### Instructions for the task
Reproduce, word for word, only the lines from the one containing "clear_scene()" through the one containing "before = set(bpy.data.objects)", both included.

* * *

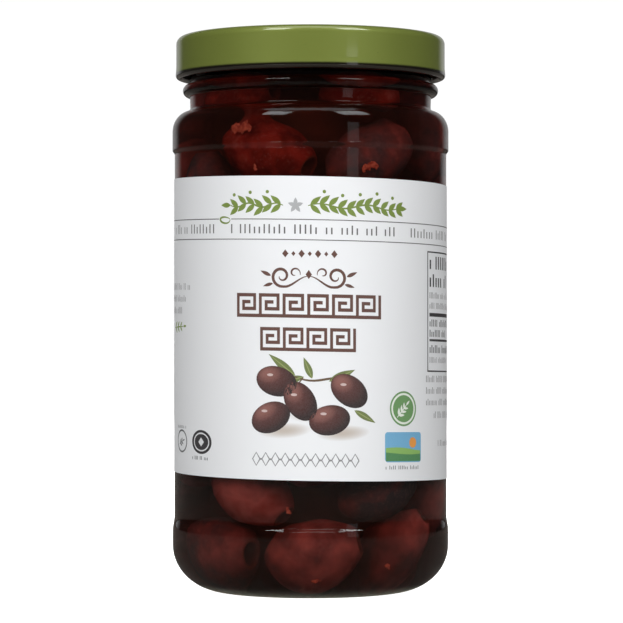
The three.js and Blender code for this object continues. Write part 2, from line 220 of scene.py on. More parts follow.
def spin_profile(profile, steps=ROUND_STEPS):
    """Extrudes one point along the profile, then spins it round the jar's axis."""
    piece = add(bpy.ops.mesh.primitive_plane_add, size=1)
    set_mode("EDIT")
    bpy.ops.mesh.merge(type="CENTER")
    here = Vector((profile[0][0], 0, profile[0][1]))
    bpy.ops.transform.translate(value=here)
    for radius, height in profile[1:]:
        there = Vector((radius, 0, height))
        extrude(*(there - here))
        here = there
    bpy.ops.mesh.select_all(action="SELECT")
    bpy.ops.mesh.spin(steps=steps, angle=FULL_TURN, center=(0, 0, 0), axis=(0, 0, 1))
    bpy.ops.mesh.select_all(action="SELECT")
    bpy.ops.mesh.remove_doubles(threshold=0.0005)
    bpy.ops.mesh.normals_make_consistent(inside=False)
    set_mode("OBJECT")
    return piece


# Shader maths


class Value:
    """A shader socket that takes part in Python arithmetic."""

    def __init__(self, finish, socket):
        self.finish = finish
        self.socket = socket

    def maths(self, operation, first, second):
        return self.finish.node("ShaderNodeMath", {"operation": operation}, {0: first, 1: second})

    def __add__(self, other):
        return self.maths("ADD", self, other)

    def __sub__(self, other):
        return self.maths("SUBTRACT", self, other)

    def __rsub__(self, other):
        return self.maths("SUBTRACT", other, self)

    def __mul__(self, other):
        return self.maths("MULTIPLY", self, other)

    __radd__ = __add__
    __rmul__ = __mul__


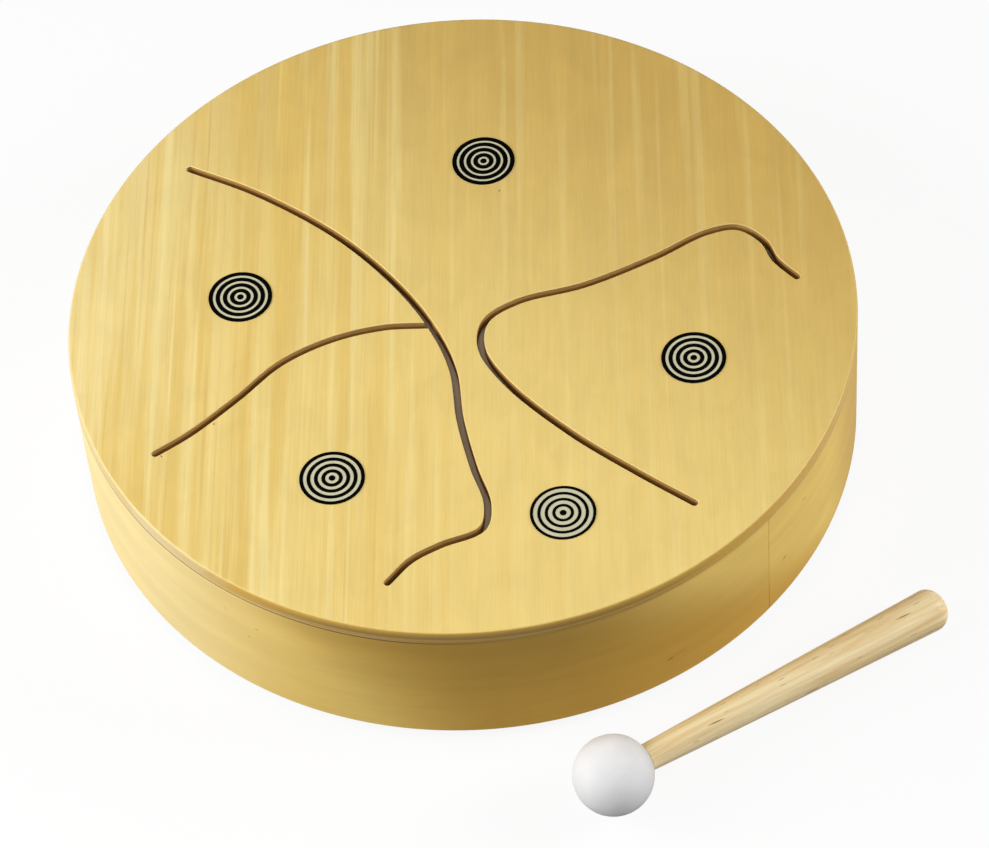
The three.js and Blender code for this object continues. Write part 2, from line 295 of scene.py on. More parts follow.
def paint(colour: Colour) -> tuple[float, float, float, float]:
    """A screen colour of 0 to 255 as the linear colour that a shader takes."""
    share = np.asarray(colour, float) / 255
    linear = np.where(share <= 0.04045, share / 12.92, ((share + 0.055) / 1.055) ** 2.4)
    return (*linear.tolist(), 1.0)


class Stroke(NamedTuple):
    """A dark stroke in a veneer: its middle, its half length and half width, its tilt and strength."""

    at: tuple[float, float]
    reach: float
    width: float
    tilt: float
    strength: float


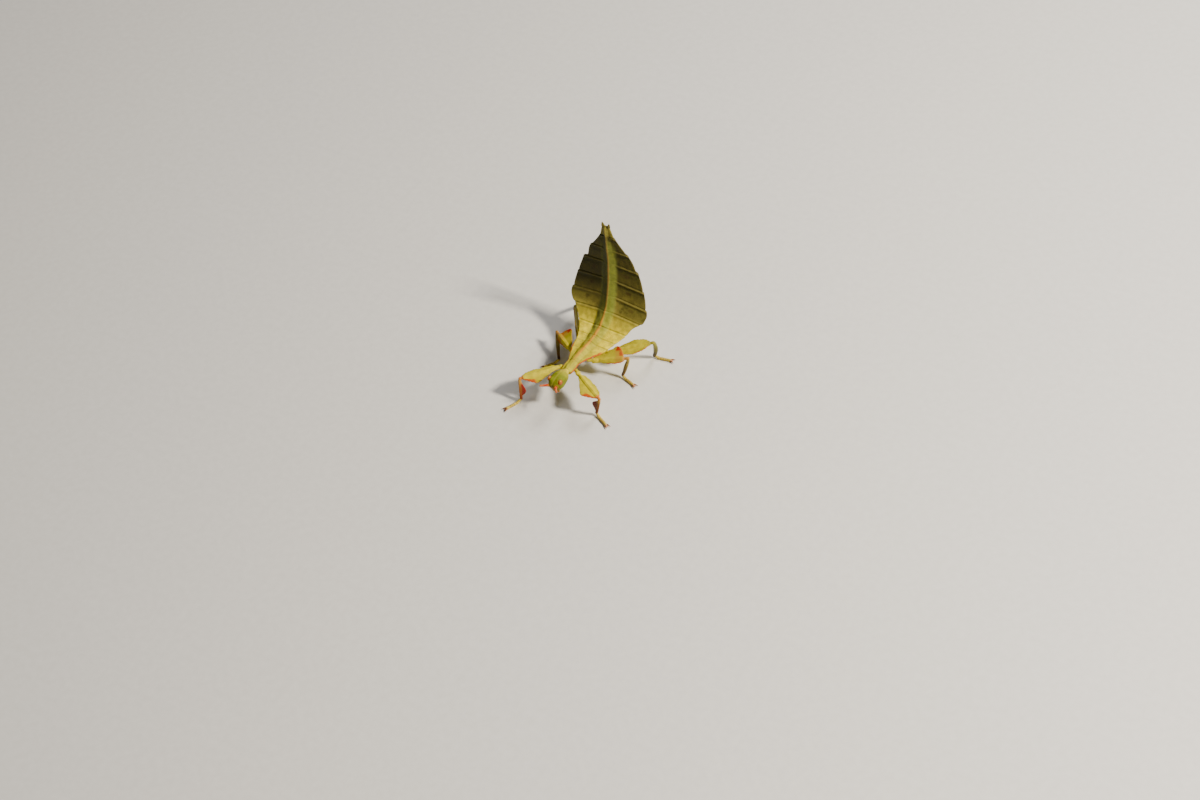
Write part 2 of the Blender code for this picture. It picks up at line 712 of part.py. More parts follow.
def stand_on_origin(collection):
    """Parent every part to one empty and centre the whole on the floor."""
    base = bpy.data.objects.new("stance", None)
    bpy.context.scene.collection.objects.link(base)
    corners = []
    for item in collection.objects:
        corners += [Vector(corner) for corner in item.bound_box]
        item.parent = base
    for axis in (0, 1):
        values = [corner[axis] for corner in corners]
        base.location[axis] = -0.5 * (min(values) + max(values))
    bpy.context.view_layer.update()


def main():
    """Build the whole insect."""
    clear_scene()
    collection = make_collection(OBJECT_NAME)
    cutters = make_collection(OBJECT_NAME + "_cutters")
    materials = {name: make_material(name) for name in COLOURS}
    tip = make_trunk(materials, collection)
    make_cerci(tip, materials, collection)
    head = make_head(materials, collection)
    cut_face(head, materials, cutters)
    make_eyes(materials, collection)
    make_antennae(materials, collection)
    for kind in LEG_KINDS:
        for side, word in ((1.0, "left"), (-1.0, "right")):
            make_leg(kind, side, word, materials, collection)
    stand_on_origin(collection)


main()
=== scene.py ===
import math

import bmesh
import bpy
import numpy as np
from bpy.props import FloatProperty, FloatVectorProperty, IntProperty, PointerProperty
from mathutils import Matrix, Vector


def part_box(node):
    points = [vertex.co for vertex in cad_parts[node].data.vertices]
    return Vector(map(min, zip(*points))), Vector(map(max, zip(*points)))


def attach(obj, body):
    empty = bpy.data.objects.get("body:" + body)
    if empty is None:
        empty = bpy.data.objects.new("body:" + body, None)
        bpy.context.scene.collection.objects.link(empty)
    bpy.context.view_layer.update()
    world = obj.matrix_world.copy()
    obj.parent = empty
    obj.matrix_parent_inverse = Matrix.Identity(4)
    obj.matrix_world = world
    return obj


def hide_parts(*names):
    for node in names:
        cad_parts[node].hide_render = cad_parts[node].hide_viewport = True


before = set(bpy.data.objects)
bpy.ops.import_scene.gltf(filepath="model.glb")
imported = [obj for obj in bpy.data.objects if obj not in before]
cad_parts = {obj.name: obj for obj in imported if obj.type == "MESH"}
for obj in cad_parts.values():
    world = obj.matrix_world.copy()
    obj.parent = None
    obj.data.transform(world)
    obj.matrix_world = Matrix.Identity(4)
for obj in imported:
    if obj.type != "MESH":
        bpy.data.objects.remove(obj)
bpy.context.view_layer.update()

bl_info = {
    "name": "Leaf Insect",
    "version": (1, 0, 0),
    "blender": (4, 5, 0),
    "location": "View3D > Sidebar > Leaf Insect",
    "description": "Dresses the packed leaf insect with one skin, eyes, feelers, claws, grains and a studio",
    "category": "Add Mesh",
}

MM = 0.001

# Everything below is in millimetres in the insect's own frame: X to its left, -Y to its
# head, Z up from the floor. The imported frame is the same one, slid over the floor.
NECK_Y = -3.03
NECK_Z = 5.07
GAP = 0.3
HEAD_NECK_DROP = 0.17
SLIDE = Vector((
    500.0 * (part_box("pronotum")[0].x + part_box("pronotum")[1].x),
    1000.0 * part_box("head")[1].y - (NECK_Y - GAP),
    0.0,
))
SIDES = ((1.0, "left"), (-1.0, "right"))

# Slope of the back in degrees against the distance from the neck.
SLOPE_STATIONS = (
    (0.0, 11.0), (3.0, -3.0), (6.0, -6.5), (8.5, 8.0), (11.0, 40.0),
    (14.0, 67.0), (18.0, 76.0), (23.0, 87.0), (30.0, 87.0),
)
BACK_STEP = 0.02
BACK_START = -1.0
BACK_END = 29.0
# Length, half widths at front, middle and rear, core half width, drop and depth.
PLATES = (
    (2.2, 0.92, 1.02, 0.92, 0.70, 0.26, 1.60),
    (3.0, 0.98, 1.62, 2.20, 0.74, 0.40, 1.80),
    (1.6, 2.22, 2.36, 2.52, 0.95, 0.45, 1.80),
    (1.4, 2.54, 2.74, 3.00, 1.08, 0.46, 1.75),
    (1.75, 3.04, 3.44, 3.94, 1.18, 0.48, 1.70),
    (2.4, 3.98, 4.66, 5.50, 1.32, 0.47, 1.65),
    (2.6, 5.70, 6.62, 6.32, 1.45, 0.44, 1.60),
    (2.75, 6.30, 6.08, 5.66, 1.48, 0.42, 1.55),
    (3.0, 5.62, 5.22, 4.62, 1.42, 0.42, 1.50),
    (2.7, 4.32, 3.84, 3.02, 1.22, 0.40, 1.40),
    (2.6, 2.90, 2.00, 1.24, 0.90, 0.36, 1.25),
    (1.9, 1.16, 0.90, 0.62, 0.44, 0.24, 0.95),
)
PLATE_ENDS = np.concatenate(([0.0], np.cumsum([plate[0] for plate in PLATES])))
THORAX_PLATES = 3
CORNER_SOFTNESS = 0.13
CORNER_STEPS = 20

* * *

### Finished answer
    clear_scene()
    collection = make_collection(OBJECT_NAME)
    cutters = make_collection(OBJECT_NAME + "_cutters")
    materials = {name: make_material(name) for name in COLOURS}
    tip = make_trunk(materials, collection)
    make_cerci(tip, materials, collection)
    head = make_head(materials, collection)
    cut_face(head, materials, cutters)
    make_eyes(materials, collection)
    make_antennae(materials, collection)
    for kind in LEG_KINDS:
        for side, word in ((1.0, "left"), (-1.0, "right")):
            make_leg(kind, side, word, materials, collection)
    stand_on_origin(collection)


main()
=== scene.py ===
import math

import bmesh
import bpy
import numpy as np
from bpy.props import FloatProperty, FloatVectorProperty, IntProperty, PointerProperty
from mathutils import Matrix, Vector


def part_box(node):
    points = [vertex.co for vertex in cad_parts[node].data.vertices]
    return Vector(map(min, zip(*points))), Vector(map(max, zip(*points)))


def attach(obj, body):
    empty = bpy.data.objects.get("body:" + body)
    if empty is None:
        empty = bpy.data.objects.new("body:" + body, None)
        bpy.context.scene.collection.objects.link(empty)
    bpy.context.view_layer.update()
    world = obj.matrix_world.copy()
    obj.parent = empty
    obj.matrix_parent_inverse = Matrix.Identity(4)
    obj.matrix_world = world
    return obj


def hide_parts(*names):
    for node in names:
        cad_parts[node].hide_render = cad_parts[node].hide_viewport = True


before = set(bpy.data.objects)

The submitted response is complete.